— STORED ROWS —

------------------------------------

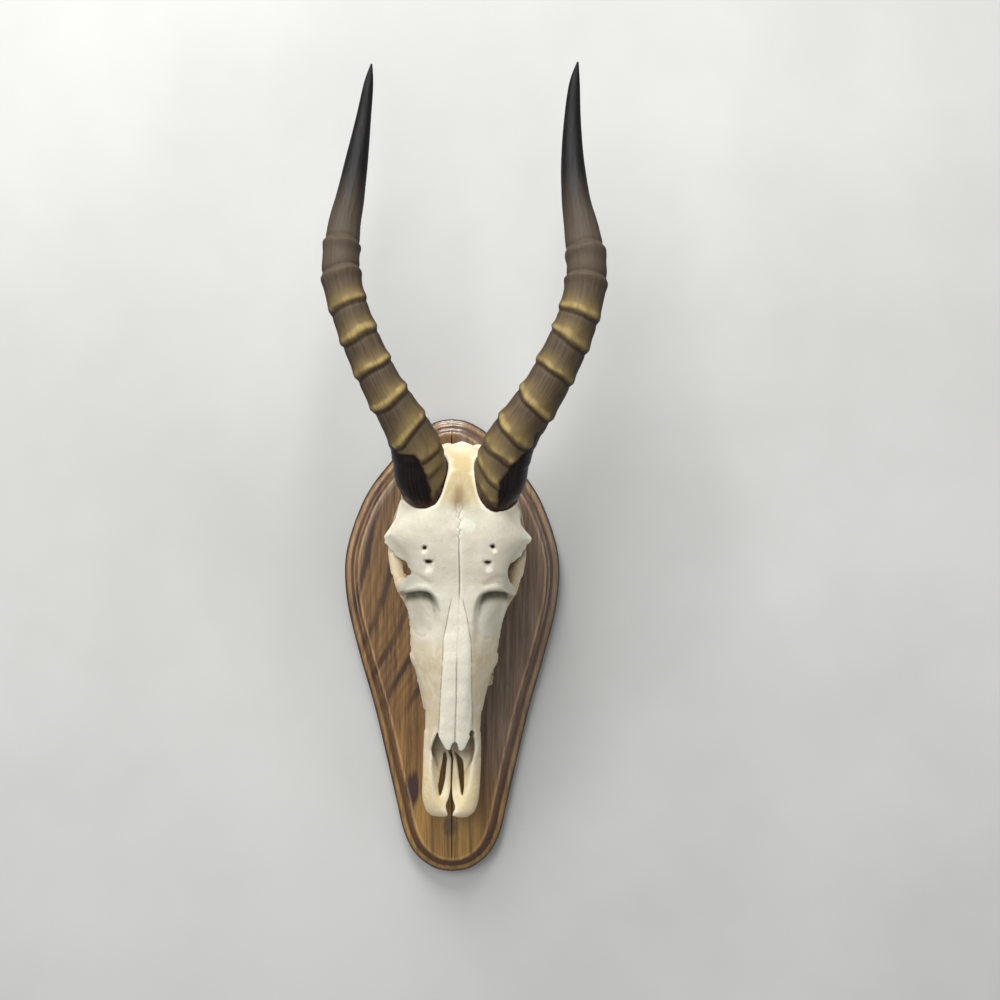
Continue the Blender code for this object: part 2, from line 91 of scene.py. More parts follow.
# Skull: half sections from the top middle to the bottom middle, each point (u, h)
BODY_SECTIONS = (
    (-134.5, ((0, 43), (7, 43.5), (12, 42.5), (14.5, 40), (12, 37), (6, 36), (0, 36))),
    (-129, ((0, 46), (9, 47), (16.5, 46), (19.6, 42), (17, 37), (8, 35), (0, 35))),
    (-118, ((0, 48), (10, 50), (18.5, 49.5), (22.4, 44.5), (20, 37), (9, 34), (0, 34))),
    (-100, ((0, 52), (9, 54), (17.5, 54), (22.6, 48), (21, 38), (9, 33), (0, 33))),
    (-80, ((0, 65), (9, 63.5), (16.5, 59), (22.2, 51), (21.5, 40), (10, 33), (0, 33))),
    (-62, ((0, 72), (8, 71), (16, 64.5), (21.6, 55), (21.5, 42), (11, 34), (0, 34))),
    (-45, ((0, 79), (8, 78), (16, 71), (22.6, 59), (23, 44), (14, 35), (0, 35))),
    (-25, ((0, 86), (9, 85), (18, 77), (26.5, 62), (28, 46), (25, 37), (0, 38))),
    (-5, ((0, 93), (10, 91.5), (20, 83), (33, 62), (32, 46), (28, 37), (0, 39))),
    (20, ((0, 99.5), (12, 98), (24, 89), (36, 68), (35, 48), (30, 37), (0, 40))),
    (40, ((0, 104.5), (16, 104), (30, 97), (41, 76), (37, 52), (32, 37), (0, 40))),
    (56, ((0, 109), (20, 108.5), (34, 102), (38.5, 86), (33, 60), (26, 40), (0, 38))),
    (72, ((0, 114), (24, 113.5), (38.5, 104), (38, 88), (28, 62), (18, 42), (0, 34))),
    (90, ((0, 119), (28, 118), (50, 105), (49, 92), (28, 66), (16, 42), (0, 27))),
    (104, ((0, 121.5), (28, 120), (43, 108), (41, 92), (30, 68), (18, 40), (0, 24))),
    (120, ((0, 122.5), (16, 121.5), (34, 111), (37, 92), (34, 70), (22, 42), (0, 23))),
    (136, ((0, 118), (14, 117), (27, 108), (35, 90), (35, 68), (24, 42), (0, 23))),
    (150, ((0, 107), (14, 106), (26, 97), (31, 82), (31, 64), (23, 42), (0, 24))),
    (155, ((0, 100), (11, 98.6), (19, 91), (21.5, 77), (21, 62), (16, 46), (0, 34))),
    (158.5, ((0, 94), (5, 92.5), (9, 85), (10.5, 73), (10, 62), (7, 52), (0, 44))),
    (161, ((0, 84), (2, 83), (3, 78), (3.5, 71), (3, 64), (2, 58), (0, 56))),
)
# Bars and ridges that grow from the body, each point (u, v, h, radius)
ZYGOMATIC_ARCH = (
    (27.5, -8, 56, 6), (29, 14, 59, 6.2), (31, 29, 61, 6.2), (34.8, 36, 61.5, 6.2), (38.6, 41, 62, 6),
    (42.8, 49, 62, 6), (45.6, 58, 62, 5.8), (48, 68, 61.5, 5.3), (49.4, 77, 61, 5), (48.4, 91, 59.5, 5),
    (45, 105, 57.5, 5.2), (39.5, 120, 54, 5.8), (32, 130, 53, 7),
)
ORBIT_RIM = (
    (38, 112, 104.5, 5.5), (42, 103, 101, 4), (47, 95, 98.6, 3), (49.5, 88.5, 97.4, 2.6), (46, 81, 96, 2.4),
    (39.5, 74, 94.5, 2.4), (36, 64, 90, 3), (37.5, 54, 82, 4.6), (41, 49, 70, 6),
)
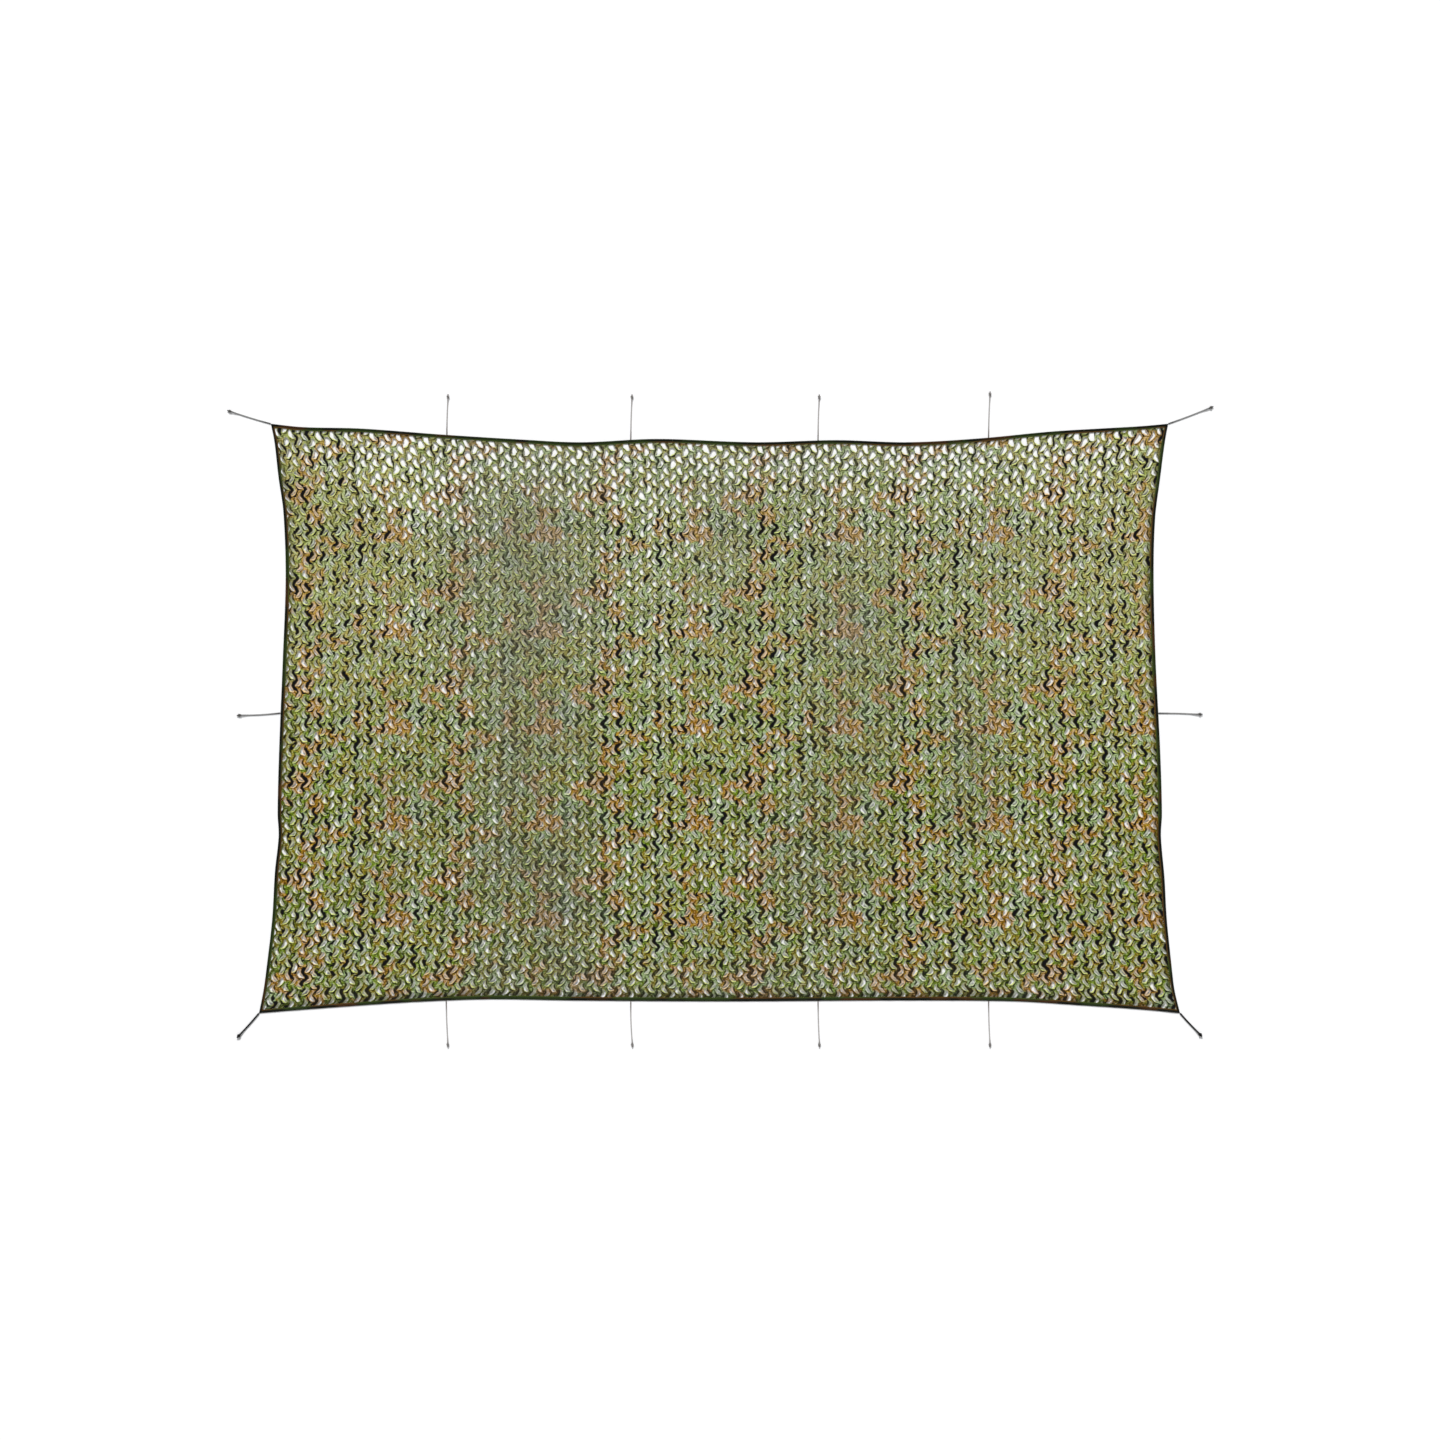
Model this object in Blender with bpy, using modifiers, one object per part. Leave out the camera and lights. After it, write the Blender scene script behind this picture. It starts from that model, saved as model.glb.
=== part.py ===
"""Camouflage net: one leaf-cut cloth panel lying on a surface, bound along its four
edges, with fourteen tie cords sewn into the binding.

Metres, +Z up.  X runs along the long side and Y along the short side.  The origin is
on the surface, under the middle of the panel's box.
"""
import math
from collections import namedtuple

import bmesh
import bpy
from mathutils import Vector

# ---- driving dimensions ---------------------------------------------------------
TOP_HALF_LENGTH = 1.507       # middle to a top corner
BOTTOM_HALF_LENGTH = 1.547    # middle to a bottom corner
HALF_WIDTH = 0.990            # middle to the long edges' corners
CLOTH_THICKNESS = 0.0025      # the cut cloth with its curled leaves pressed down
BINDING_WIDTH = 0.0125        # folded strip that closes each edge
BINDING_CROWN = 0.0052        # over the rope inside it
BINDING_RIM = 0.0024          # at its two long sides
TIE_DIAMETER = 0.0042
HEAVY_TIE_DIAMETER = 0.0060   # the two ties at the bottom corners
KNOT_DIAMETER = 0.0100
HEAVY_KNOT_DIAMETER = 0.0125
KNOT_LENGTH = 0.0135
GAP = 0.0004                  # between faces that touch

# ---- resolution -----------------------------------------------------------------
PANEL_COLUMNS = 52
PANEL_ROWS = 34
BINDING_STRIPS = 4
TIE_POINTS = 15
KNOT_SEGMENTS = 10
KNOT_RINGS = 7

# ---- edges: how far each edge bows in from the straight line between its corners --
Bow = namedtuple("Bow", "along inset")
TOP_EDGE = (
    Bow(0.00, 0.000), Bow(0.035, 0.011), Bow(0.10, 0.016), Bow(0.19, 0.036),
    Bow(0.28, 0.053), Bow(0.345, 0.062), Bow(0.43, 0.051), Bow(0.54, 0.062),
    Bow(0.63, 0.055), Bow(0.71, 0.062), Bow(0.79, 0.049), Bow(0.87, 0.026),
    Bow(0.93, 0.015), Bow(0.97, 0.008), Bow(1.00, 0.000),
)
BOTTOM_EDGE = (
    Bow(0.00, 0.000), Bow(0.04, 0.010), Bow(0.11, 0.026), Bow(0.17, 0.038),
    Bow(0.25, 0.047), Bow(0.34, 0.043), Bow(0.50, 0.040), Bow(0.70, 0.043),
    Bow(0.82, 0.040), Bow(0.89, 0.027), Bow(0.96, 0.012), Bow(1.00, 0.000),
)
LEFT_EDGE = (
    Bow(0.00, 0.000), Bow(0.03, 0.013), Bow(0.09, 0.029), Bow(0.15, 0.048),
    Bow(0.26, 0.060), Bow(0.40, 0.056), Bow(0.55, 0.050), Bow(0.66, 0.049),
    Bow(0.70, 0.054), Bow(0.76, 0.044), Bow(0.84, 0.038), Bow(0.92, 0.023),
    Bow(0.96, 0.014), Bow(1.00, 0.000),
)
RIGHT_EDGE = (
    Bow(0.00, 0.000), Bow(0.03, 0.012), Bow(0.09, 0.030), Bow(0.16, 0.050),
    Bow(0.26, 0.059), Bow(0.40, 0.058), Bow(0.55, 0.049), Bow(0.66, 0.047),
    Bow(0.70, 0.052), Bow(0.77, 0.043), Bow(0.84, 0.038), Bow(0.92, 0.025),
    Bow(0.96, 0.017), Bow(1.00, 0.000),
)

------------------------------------

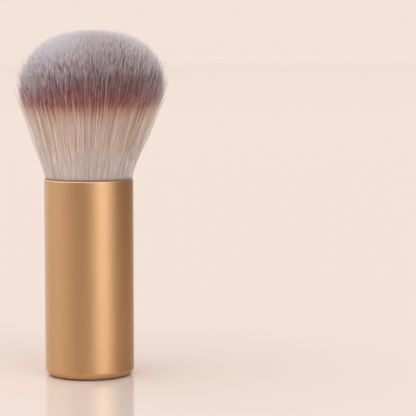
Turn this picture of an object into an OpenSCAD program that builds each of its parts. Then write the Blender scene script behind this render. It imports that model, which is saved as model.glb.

------------------------------------

— SHORT TASK —
Write out, from the lines above, only those from the line with "Model this object" to the line with "from mathutils import Vector", exactly as given, including the first and the last.

— CORRECT ANSWER —
Model this object in Blender with bpy, using modifiers, one object per part. Leave out the camera and lights. After it, write the Blender scene script behind this picture. It starts from that model, saved as model.glb.
=== part.py ===
"""Camouflage net: one leaf-cut cloth panel lying on a surface, bound along its four
edges, with fourteen tie cords sewn into the binding.

Metres, +Z up.  X runs along the long side and Y along the short side.  The origin is
on the surface, under the middle of the panel's box.
"""
import math
from collections import namedtuple

import bmesh
import bpy
from mathutils import Vector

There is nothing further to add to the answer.